GSA Annual Meeting in Phoenix, Arizona, USA - 2019

Paper No. 135-2
Presentation Time: 2:00 PM

RESOLVING CRITICAL ZONE STRUCTURE AND WEATHERING PROFILES ACROSS A GEOLOGICALLY COMPLEX SUB-ALPINE WATERSHED


MORAVEC, Bryan G.1, WHITE, Alissa2, ROOT, Robert A.1, CARR, Bradley J.3, MCINTOSH, Jennifer2 and CHOROVER, Jon1, (1)Department of Environmental Science, University of Arizona, 1177 E 4th St, Tucson, AZ 85721, (2)Department of Hydrology & Atmospheric Sciences, University of Arizona, Tucson, AZ 85721, (3)Department of Geology and Geophysics, University of Wyoming, 1000 E. University Ave., Laramie, WY 82071

Critical zone (CZ) structure, including the spatial distribution of minerals, chemical elements, and fluid-filled pores, evolves on geologic time scales as a result of both top-down climatic forcing and bottom-up geologic controls such as lithology, fracture density, and other parent material structural properties.
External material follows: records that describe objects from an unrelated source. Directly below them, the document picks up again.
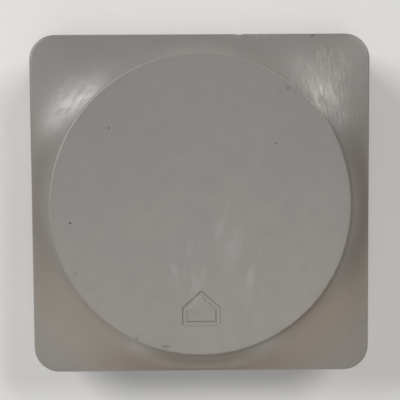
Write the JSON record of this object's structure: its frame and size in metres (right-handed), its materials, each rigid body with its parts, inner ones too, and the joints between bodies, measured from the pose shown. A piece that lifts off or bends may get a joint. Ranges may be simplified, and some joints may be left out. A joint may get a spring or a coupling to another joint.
{
  "type": "wireless push button",
  "caption": "Square battery wireless push button: soft silicone cover with a round dished disc, whole face presses down, coin-turn battery door behind.",
  "frame": {"origin": "middle of the grip pad's underside, which the button rests on", "axes": "+Z out of the face that is pressed, +Y towards the top of the face when it is hung or stood up, +X to its right"},
  "size_m": [0.06, 0.06, 0.0145],
  "materials": {
    "grey_silicone": "matt silicone, slightly greasy, with scuffs and dust",
    "grey_plastic": "fine moulded grain",
    "dark_plastic": "fine moulded grain",
    "dark_silicone": "matt silicone",
    "black_plastic": "matt moulded package",
    "white_plastic": "smooth moulded",
    "spring_steel": "drawn or rolled spring steel",
    "screw_steel": "zinc plated",
    "cell_steel": "nickel plated can with turned grain",
    "tinned_metal": "tinned sheet",
    "board_laminate": "green solder mask",
    "pale_ceramic": "unglazed ceramic",
    "tan_ceramic": "unglazed ceramic"
  },
  "bodies": {
    "base": {"return_springs": "spring_steel", "chassis": "grey_plastic", "back_cover": "dark_plastic", "grip_pad": "dark_silicone", "case_screws": "screw_steel", "coin_cell": "cell_steel", "contact_positive": "spring_steel", "contact_negative": "spring_steel", "main_board": "board_laminate", "board_screws": "screw_steel", "switch_housing": "black_plastic", "switch_terminals": "tinned_metal", "switch_dome": "spring_steel", "switch_cover_plate": "tinned_metal", "radio_chip": "black_plastic", "chip_antenna": "pale_ceramic", "crystals": "tinned_metal", "reservoir_capacitor": "tan_ceramic", "smd_capacitors": "tan_ceramic", "smd_resistors": "black_plastic"},
    "key": {"silicone_cover": "grey_silicone", "key_plate": "grey_plastic", "actuator_pad": "dark_silicone"},
    "plunger": {"switch_plunger": "white_plastic"},
    "door": {"battery_door": "dark_plastic", "door_seal": "dark_silicone"}
  },
  "joints": [
    {"name": "key_press", "type": "slide", "parent": "base", "child": "key", "axis": [0, 0, 1], "range_m": [-0.0006, 0], "stiffness_N_per_m": 1500, "springref_m": 0.0015, "deforming": ["return_springs"]},
    {"name": "switch_press", "type": "slide", "parent": "base", "child": "plunger", "axis": [0, 0, 1], "range_m": [-0.0006, 0], "deforming": ["switch_dome"]},
    {"name": "door_turn", "type": "hinge", "parent": "base", "child": "door", "pos_m": [0, 0, 0.0006], "axis": [0, 0, -1], "range_deg": [0, 32]}
  ],
  "couplings": [
    {"joint": "switch_press", "follows": "key_press", "ratio": 1}
  ]
}
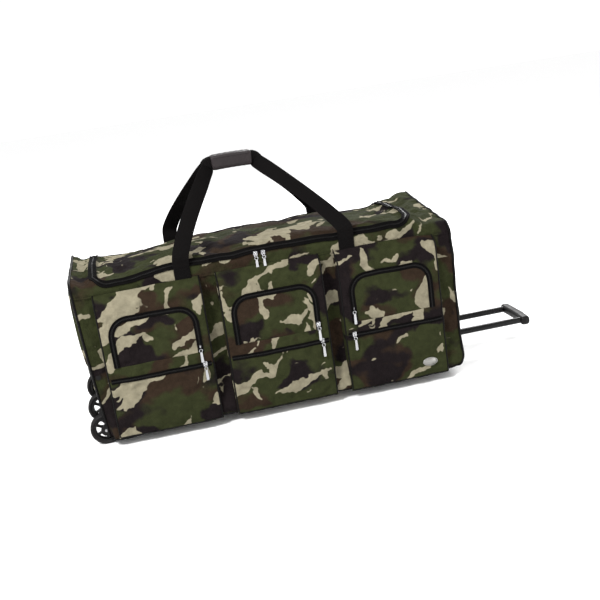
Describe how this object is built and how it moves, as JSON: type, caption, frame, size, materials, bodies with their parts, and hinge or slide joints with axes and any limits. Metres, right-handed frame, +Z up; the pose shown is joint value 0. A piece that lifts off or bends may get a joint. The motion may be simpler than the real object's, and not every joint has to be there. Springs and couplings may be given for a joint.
{
  "type": "rolling duffel bag",
  "caption": "Long soft camouflage duffel on corner wheels, with zipped front pockets, a zipped top lid, twin carry straps and a telescoping pull handle.",
  "frame": {"origin": "bottom centre of the whole object's box, on the floor, with the pull handle extended", "axes": "+X from the wheel end to the pull handle, +Y from the pockets to the plain back, +Z up"},
  "size_m": [1.281, 0.432, 0.677],
  "materials": {
    "camouflage_fabric": "woven polyester, four-colour camouflage print",
    "black_webbing": "ribbed nylon webbing",
    "wrap_leather": "grained, slightly glossy",
    "black_plastic": "moulded, satin",
    "tyre_rubber": "satin",
    "inner_steel": "plain",
    "black_tube": "gloss black",
    "zip_metal": "polished",
    "base_board": "plain"
  },
  "bodies": {
    "root": {"bag_shell": "camouflage_fabric", "base_board": "base_board", "outer_tube_front": "inner_steel", "outer_tube_rear": "inner_steel", "handle_bezel": "black_plastic", "wheel_housing_front": "black_plastic", "wheel_housing_rear": "black_plastic", "skid_rail_front": "black_plastic", "skid_rail_rear": "black_plastic", "pocket_left": "camouflage_fabric", "pocket_middle": "camouflage_fabric", "pocket_right": "camouflage_fabric", "axle_front_low": "inner_steel", "axle_front_mid": "inner_steel", "axle_front_high": "inner_steel", "axle_rear_low": "inner_steel", "axle_rear_mid": "inner_steel", "axle_rear_high": "inner_steel"},
    "wheel_front_low": {"tyre_front_low": "tyre_rubber", "hub_front_low": "black_plastic"},
    "wheel_front_mid": {"tyre_front_mid": "tyre_rubber", "hub_front_mid": "black_plastic"},
    "wheel_front_high": {"tyre_front_high": "tyre_rubber", "hub_front_high": "black_plastic"},
    "wheel_rear_low": {"tyre_rear_low": "tyre_rubber", "hub_rear_low": "black_plastic"},
    "wheel_rear_mid": {"tyre_rear_mid": "tyre_rubber", "hub_rear_mid": "black_plastic"},
    "wheel_rear_high": {"tyre_rear_high": "tyre_rubber", "hub_rear_high": "black_plastic"},
    "pull_handle": {"inner_tube_front": "black_tube", "inner_tube_rear": "black_tube", "handle_grip": "black_plastic"},
    "handle_release": {"release_button": "black_plastic", "push_rod_front": "inner_steel", "push_rod_rear": "inner_steel"},
    "lid": {"top_lid": "camouflage_fabric"},
    "carry_handle_front": {"carry_strap_front": "black_webbing", "hand_wrap_front": "wrap_leather"},
    "carry_handle_rear": {"carry_strap_rear": "black_webbing", "hand_wrap_rear": "wrap_leather"},
    "flap_left": {"pocket_flap_left": "camouflage_fabric"},
    "flap_middle": {"pocket_flap_middle": "camouflage_fabric"},
    "flap_right": {"pocket_flap_right": "camouflage_fabric"},
    "main_zip_left_slider": {"main_zip_left_slider": "zip_metal"},
    "main_zip_left_pull": {"main_zip_left_pull": "zip_metal"},
    "main_zip_right_slider": {"main_zip_right_slider": "zip_metal"},
    "main_zip_right_pull": {"main_zip_right_pull": "zip_metal"},
    "arch_zip_left_slider": {"arch_zip_left_slider": "zip_metal"},
    "arch_zip_left_pull": {"arch_zip_left_pull": "zip_metal"},
    "slash_zip_left_slider": {"slash_zip_left_slider": "zip_metal"},
    "slash_zip_left_pull": {"slash_zip_left_pull": "zip_metal"},
    "arch_zip_middle_slider": {"arch_zip_middle_slider": "zip_metal"},
    "arch_zip_middle_pull": {"arch_zip_middle_pull": "zip_metal"},
    "slash_zip_middle_slider": {"slash_zip_middle_slider": "zip_metal"},
    "slash_zip_middle_pull": {"slash_zip_middle_pull": "zip_metal"},
    "arch_zip_right_slider": {"arch_zip_right_slider": "zip_metal"},
    "arch_zip_right_pull": {"arch_zip_right_pull": "zip_metal"},
    "slash_zip_right_slider": {"slash_zip_right_slider": "zip_metal"},
    "slash_zip_right_pull": {"slash_zip_right_pull": "zip_metal"}
  },
  "joints": [
    {"name": "wheel_spin_front_low", "type": "hinge", "parent": "root", "child": "wheel_front_low", "pos_m": [-0.5995, -0.1515, 0.041], "axis": [0, 1, 0], "continuous": true},
    {"name": "wheel_spin_front_mid", "type": "hinge", "parent": "root", "child": "wheel_front_mid", "pos_m": [-0.5955, -0.1255, 0.092], "axis": [0, 1, 0], "continuous": true},
    {"name": "wheel_spin_front_high", "type": "hinge", "parent": "root", "child": "wheel_front_high", "pos_m": [-0.5895, -0.0995, 0.141], "axis": [0, 1, 0], "continuous": true},
    {"name": "wheel_spin_rear_low", "type": "hinge", "parent": "root", "child": "wheel_rear_low", "pos_m": [-0.5995, 0.1885, 0.041], "axis": [0, 1, 0], "continuous": true},
    {"name": "wheel_spin_rear_mid", "type": "hinge", "parent": "root", "child": "wheel_rear_mid", "pos_m": [-0.5955, 0.1625, 0.092], "axis": [0, 1, 0], "continuous": true},
    {"name": "wheel_spin_rear_high", "type": "hinge", "parent": "root", "child": "wheel_rear_high", "pos_m": [-0.5895, 0.1365, 0.141], "axis": [0, 1, 0], "continuous": true},
    {"name": "handle_extend", "type": "slide", "parent": "root", "child": "pull_handle", "axis": [1, 0, 0], "range_m": [-0.19, 0]},
    {"name": "release_press", "type": "slide", "parent": "pull_handle", "child": "handle_release", "axis": [-1, 0, 0], "range_m": [0, 0.004], "stiffness_N_per_m": 600},
    {"name": "lid_open", "type": "hinge", "parent": "root", "child": "lid", "pos_m": [-0.1215, 0.1785, 0.45], "axis": [-1, 0, 0], "range_deg": [0, 105]},
    {"name": "carry_fold_front", "type": "hinge", "parent": "root", "child": "carry_handle_front", "pos_m": [-0.1215, -0.1775, 0.452], "axis": [1, 0, 0], "range_deg": [0, 158]},
    {"name": "carry_fold_rear", "type": "hinge", "parent": "root", "child": "carry_handle_rear", "pos_m": [-0.1215, 0.2145, 0.452], "axis": [-1, 0, 0], "range_deg": [0, 158]},
    {"name": "pocket_open_left", "type": "hinge", "parent": "root", "child": "flap_left", "pos_m": [-0.4325, -0.2075, 0.215], "axis": [1, 0, 0], "range_deg": [0, 120]},
    {"name": "pocket_open_middle", "type": "hinge", "parent": "root", "child": "flap_middle", "pos_m": [-0.1215, -0.2075, 0.215], "axis": [1, 0, 0], "range_deg": [0, 120]},
    {"name": "pocket_open_right", "type": "hinge", "parent": "root", "child": "flap_right", "pos_m": [0.1895, -0.2075, 0.215], "axis": [1, 0, 0], "range_deg": [0, 120]},
    {"name": "main_zip_left_run", "type": "slide", "parent": "root", "child": "main_zip_left_slider", "axis": [-1, 0, 0], "range_m": [0, 0.27]},
    {"name": "main_zip_left_pull_swing", "type": "hinge", "parent": "main_zip_left_slider", "child": "main_zip_left_pull", "pos_m": [-0.1455, -0.179, 0.428], "axis": [-1, 0, 0], "range_deg": [0, 150]},
    {"name": "main_zip_right_run", "type": "slide", "parent": "root", "child": "main_zip_right_slider", "axis": [1, 0, 0], "range_m": [0, 0.35]},
    {"name": "main_zip_right_pull_swing", "type": "hinge", "parent": "main_zip_right_slider", "child": "main_zip_right_pull", "pos_m": [-0.1255, -0.179, 0.428], "axis": [-1, 0, 0], "range_deg": [0, 150]},
    {"name": "arch_zip_left_run", "type": "slide", "parent": "root", "child": "arch_zip_left_slider", "axis": [0, 0, 1], "range_m": [0, 0.053]},
    {"name": "arch_zip_left_pull_swing", "type": "hinge", "parent": "arch_zip_left_slider", "child": "arch_zip_left_pull", "pos_m": [-0.326, -0.215, 0.225], "axis": [-1, 0, 0], "range_deg": [0, 150]},
    {"name": "slash_zip_left_run", "type": "slide", "parent": "root", "child": "slash_zip_left_slider", "axis": [-1, 0, 0], "range_m": [0, 0.224]},
    {"name": "slash_zip_left_pull_swing", "type": "hinge", "parent": "slash_zip_left_slider", "child": "slash_zip_left_pull", "pos_m": [-0.3205, -0.215, 0.176], "axis": [-1, 0, 0], "range_deg": [0, 150]},
    {"name": "arch_zip_middle_run", "type": "slide", "parent": "root", "child": "arch_zip_middle_slider", "axis": [0, 0, 1], "range_m": [0, 0.056]},
    {"name": "arch_zip_middle_pull_swing", "type": "hinge", "parent": "arch_zip_middle_slider", "child": "arch_zip_middle_pull", "pos_m": [-0.015, -0.215, 0.222], "axis": [-1, 0, 0], "range_deg": [0, 150]},
    {"name": "slash_zip_middle_run", "type": "slide", "parent": "root", "child": "slash_zip_middle_slider", "axis": [-1, 0, 0], "range_m": [0, 0.224]},
    {"name": "slash_zip_middle_pull_swing", "type": "hinge", "parent": "slash_zip_middle_slider", "child": "slash_zip_middle_pull", "pos_m": [-0.0095, -0.215, 0.176], "axis": [-1, 0, 0], "range_deg": [0, 150]},
    {"name": "arch_zip_right_run", "type": "slide", "parent": "root", "child": "arch_zip_right_slider", "axis": [0, 0, 1], "range_m": [0, 0.031]},
    {"name": "arch_zip_right_pull_swing", "type": "hinge", "parent": "arch_zip_right_slider", "child": "arch_zip_right_pull", "pos_m": [0.083, -0.215, 0.247], "axis": [-1, 0, 0], "range_deg": [0, 150]},
    {"name": "slash_zip_right_run", "type": "slide", "parent": "root", "child": "slash_zip_right_slider", "axis": [1, 0, 0], "range_m": [0, 0.224]},
    {"name": "slash_zip_right_pull_swing", "type": "hinge", "parent": "slash_zip_right_slider", "child": "slash_zip_right_pull", "pos_m": [0.0775, -0.215, 0.176], "axis": [-1, 0, 0], "range_deg": [0, 150]}
  ],
  "couplings": [
    {"joint": "carry_fold_front", "follows": "lid_open", "ratio": 1.5},
    {"joint": "carry_fold_rear", "follows": "lid_open", "ratio": 1.5}
  ]
}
Signatures of climate and lithology may be imprinted in subsurface structure as depth-dependent trends in geophysical, geochemical, mineralogical, and biological datasets. One goal of CZ science is to predict the evolution of CZ structure from measurements of current hydro-biogeochemical processes. However, to the extent that the weathering profile is as much (or more) a product of past environmental conditions, development of predictive models requires the ability to understand and tease apart the relative roles of climatic forcing and the geologic template (or stage) on which CZ processes evolve. Doing so is particularly challenging in complex volcanic terrains with high initial bedrock porosity and a past history of distinct depositional and hydrothermal mineral weathering reactions. To resolve CZ structure in a rhyolitic catchment in the Valles Caldera National Preserve (NM, USA), this study combined surface borehole geophysical logging, drilling and subsequent comprehensive laboratory analyses to produce depth-resolved quantitative data on porosity, geochemistry, and mineralogy down to >40 m. The catchment was subject to metasomatic alteration under an alkaline lake prior to uplift of the resurgent Redondo Mountain volcanic dome. Using linear discriminant analysis, key variables enabled separation of complex layered geology into discrete zones. Zeolites, magnesite, talc, and crystalline smectite were associated with post-eruption weathering and metasomatism. Lower seismic velocities and natural gamma radiation, combined with quantitative geochemical analyses indicate contemporary, matrix-dominated weathering processes, suggesting modern hydrologic fluxes occur dominantly within the top 15 m of the weathering profile. By combining a complementary set of techniques to analyze CZ profile structure, we were able to separate structural features of CZ architecture and contextualize the weathering profiles at three slope positions in differing geologies.